AJ: What have you found within the Jewish political tradition to respond to the argument that if Israel is "Jewish" then it can't be democratic?

MW: If a Jewish state is like a "Catholic state," a "Presbyterian state," an "Islamic state," then those charges would have some merit; "exclusionary" and "illiberal" would be right - we have experience of exclusionary and illiberal religious states. But it's a key feature of the Jewish political tradition that the Jews are a people, a nation, and not just what Americans call "a community of faith". So if you imagine a Jewish state to be a nation state, then it's like the Danes in Denmark, or like Bulgaria or any other nation state, which will have problems dealing with national minorities, but where the problems are not insurmountable. There are many examples of nation states that are liberal and democratic. Jewish autonomy in the pre-emancipation diaspora meant that Jews ruled, within a lot of constraints, only over themselves. So the Jews in Israel are doing something Jews could not do before 1948; they are ruling over and, I hope, ruling with a non-Jewish population. Clearly there are elements of exilic consciousness that survive in Israel, especially among some of the ultra-Orthodox. And there are resources in the tradition; it might take the form of an injunction: "Remember you were a pariah people. Remember that now that you are a majority." The line repeated in the Bible: "Remember that you were slaves in Egypt" needs a modern reiteration: "remember that you were a minority nation."

AJ: Why might it be "the exilic focus that most specifically defines Jewish political studies?"

MW: There are almost 2,000 years of being without a state, without a territory; mostly without coercive power, and yet they survived; sustained a national life. It's important in Israel for people to reflect on this and treat it as a genuine achievement. What is needed in the Zionist movement, and is still needed in Israel today, is a critical engagement with this experience and with the literature that it produced. In the Zionist case, the commitment was to negate the exile, and that didn't mean just to end the exile, it meant to reject the entire culture and history of the exile.

AJ: What was lost by negating the exile period?

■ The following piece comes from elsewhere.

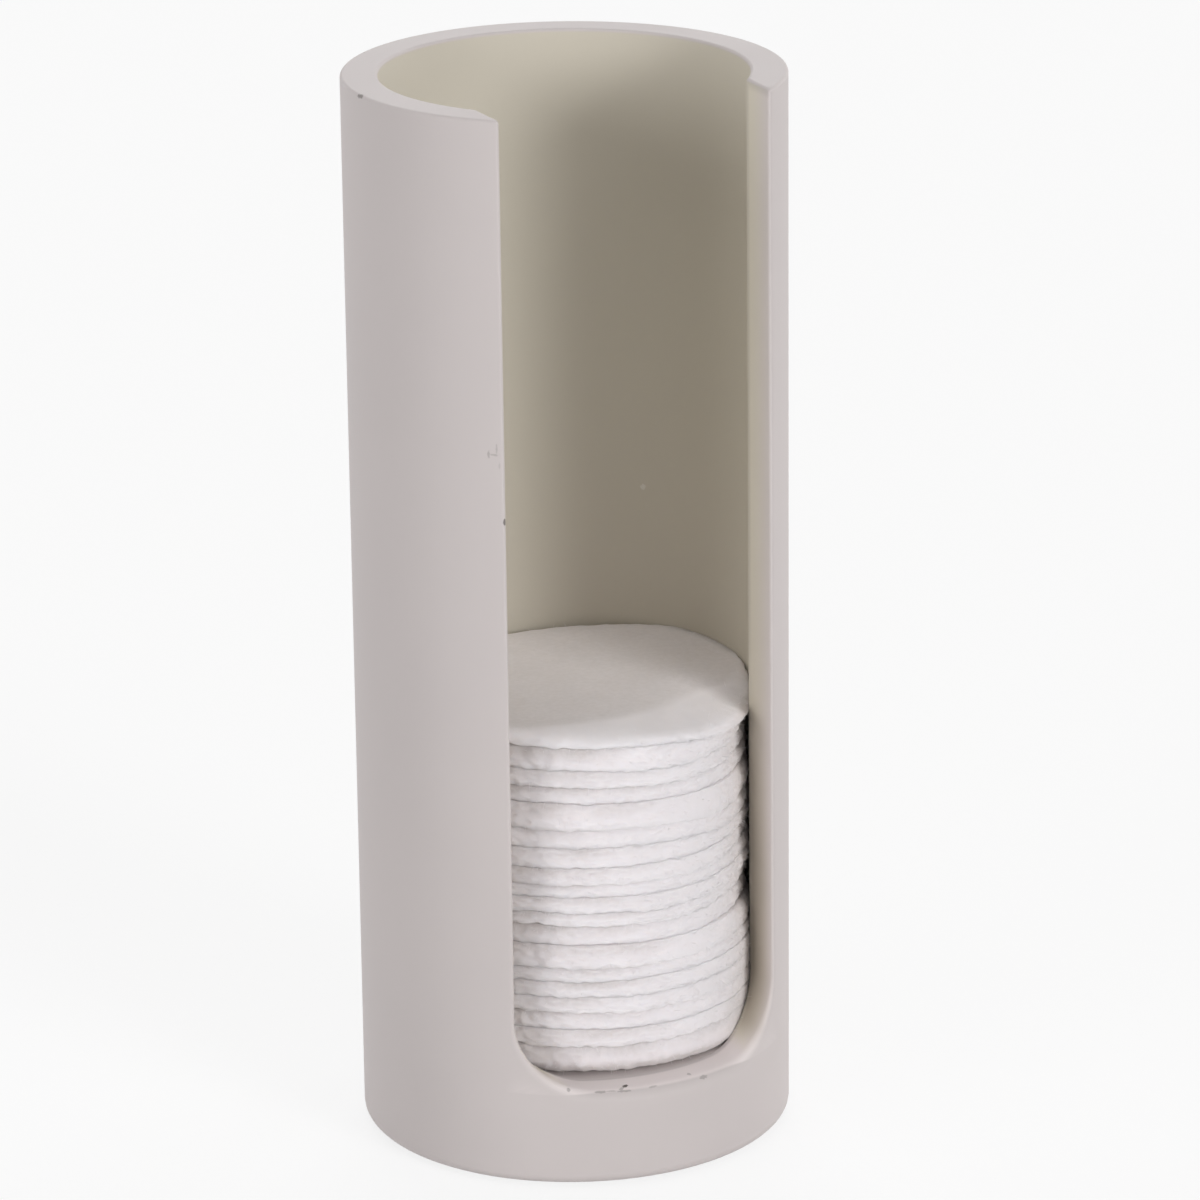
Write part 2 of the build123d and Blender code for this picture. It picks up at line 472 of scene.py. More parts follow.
def pushed_up(co):
    """How far the wall pushes the top pad's right-hand end up."""
    side, back = co.dot(SIDEWAYS), co.dot(BACKWARDS)
    return PUSH_UP * between(side, *PUSH_SIDE) * between(back, *PUSH_BACK)


class PadShape:
    """One pad's outline and the way its surface strays from a turned disc."""

    def __init__(self, sizes, shell, number, low, high, centre):
        short, depth = PAD_PLACES[number - 1]
        over = PAD_PLACES[number][1] if number < len(PAD_PLACES) else 1.0
        self.sizes, self.seed, self.top = sizes, number * PAD_SPACING, number == len(PAD_PLACES)
        self.lowest, self.second = number == 1, number == 2
        self.low, self.high, self.short = low, high, short * MM
        self.radius = sizes.diameter / 2
        self.wall, self.relief = shell.bore_diameter / 2 - WALL_GAP, shell.bore_relief
        self.depth, self.over = depth, 0.0 if self.top else over
        self.upper = sizes.upper_groove * (TOP_GROOVE if self.top else over)
        self.lower = sizes.lower_groove * depth
        self.nose_share = TOP_NOSE if self.top else NOSE
        self.shift = SIDEWAYS * sizes.shift + BACKWARDS * centre.dot(BACKWARDS)

    def profile(self):
        """Half the pad's outline."""
        return pad_profile(self.radius, self.low, self.high, self.upper, self.lower, self.nose_share)

    def edge(self, turn, angle):
        """A point on the turned disc's rounded edge."""
        point = edge_point(angle, self.radius, self.low, self.high, self.upper, self.lower, self.nose_share)
        return Vector((point.x * cos(turn), point.x * sin(turn), point.z))

    def settled(self, co):
        """Where a point of the turned disc comes to lie."""
        sizes, seed = self.sizes, self.seed
        co = co.copy()
        if self.top:
            self.curl(co)
        reach = hypot(co.x, co.y)
        turn = atan2(co.y, co.x)
        edge = between(reach - self.radius, *EDGE_BAND)
        level = self.level_of(co)
        if edge > 0:
            middle_share = 1 - abs(2 * level - 1)
            ragged = (stray(turn, seed, BULGES) + TUFT_SHARE * stray(turn, seed + 40, TUFTS)
                      + NICK_SHARE * stray(turn, seed + 80 + level, NICKS)) * sizes.raggedness
            curl = EDGE_CURL * (self.high - self.low) * stray(turn, seed + 20, BULGES) * middle_share
            scallop = sizes.scallop * stray(turn, seed + 60, NICKS) * (1 - level)
            fallen = max(self.radius - reach, 0.0) * self.closed(turn, level)
            co.z += (curl + scallop) * edge
            short = self.short * between(side_share(turn), SHORT_START, 1.0)
            co.xy *= 1 + (ragged - short + fallen * edge) * edge / reach
        if self.top:
            co.z += pushed_up(co) * max(level, 0.0) ** PUSH_FADE
        co.xy += self.shift.xy
        co.z += settle(co, sizes)
        wall = self.wall + self.relief * smooth((co.z - PLUG_HIGH.z) / RELIEF_RISE)
        co.xy *= min(1.0, wall / max(hypot(co.x, co.y), wall / 2))
        return co

    def level_of(self, co):
        """How high in the pad a point lies, from 0 at its underside to 1 at its face."""
        return (co.z - self.low) / (self.high - self.low)

    def curl(self, co):
        """Widens the rounding of the top pad's upper edge to where its face starts to curl down."""
        reach, start = hypot(co.x, co.y), from_table(CURL_STARTS, degrees(turn_of(co))) * MM
        flat = self.radius - self.upper
        if reach == 0 or self.level_of(co) < self.nose_share:
            return
        if reach <= flat:
            co.xy *= start / flat
        else:
            co.xy *= (self.radius - (self.radius - reach) * (self.radius - start) / self.upper) / reach

    def closed(self, turn, level):
        """How far the grooves are closed at a turn of the stack, which is less round the lowest pad."""
        share = 1 - from_table(GROOVE_DEPTHS, side_share(turn))
        low = self.lowest or (self.second and level < self.nose_share)
        return share * LOW_CLOSING if low else share

    def shade(self, co):
        """How much painted shade darkens the cotton at a point of the turned disc: most under the pad above.
        """
        reach, turn = hypot(co.x, co.y), atan2(co.y, co.x)
        level = self.level_of(co)
        if self.top and level > 0.5:
            curled = co.copy()
            self.curl(curled)
            start = from_table(CURL_STARTS, degrees(turn_of(co))) * MM
            return FACE_SHADE * between(start - hypot(curled.x, curled.y), *FACE_FADE)
        open_share = 1 - self.closed(turn, level)
        patches = max(PATCH_SHADE + PATCH_STRAY * stray(turn, self.seed + 15, PATCH_BEATS), 0.0)
        over_reach = OVER_REACH + OVER_STRAY * stray(turn, self.seed + 5, OVER_BEATS)
        above = self.over * (1 - smooth((1 - level) / over_reach))
        even = from_table(EVEN_SHADES, max(side_share(turn), 0.0))
        # Painted shade darkens the lowest pad's foot, where it sits on the floor
        if self.lowest:
            on_floor = FLOOR_SHADE * (1 - smooth(level / FLOOR_REACH))
            return max(above * patches * open_share, on_floor, even)
        below = UNDER_SHADE * self.depth * (1 - smooth(level / UNDER_REACH))
        groove = max(above, below) * patches * min(open_share, 1.0)
        edge = between(reach - self.radius, *SHADE_BAND)
        return edge * max(groove, even)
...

MW: What was lost was a very rich culture. The movement produced a culture too thin to be sustained for more than a generation or two. The negation of the exile meant that the national liberation movement was a kind of war not only against the English but against the nation that was being liberated, against the everyday culture of those people. What was lost was a connection to the people that they were trying to liberate. Of course, there was much that had to be rejected in the culture of exile - deference, fearfulness, an acceptance of humiliation. But there was also much that was valuable. These people survived and there was strength in the exilic communities, which the Zionists couldn't see. If we engage with it, we could produce a culture that might be able to sustain itself across generations.